# Some old Macro shots from the Archives



## Mitchography (Oct 30, 2011)

Hey all, below are some macro shots that I have had tucked away in the old photo vault for how ever long. Shot these back on the Nikon D70s using my Tamron 90mm 1:2.8

Love this lens for all sorts of reasons, fantastic quality at a very good price point & also very handy for portraits.

1.






2.





3.





4.





5.





6.


----------



## TheFantasticG (Oct 31, 2011)

Mitch, it is common practice to number your images as it makes it easier to comment on them individually.

I like the purple flower the most. Framing of the toy cars is ok, but getting lower to them (though not sure how) probably would have given a better angle. Personally, I like dew drops with interesting reflections.

Have you used the Tammy 90mm on the D700 much?


----------



## Mitchography (Oct 31, 2011)

thanks for the heads up, have corrected the post. I haven't really been using it much as I have in the past on the D70s as I have been doing a lot of portrait work and what not this year.

I have got a few macro ideas kicking around the brain which I'm working on bringing out.

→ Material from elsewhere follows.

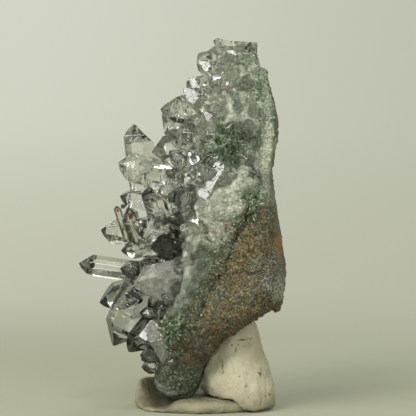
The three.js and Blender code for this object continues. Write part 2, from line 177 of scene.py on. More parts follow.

How are you finding it on the D7000?


----------



## TheFantasticG (Oct 31, 2011)

Love it. Like the D90, the D7k reacts very very well with the Tammy 90mm. Rendering of the colors is fantastic. The increased DR is obvious to me with this lens. You can find samples on my Flickr under insects and dragons. They are tagged with the gear used to take the shots.


----------



## MelissaP (Nov 3, 2011)

I like 5&6 Beautiful colours


----------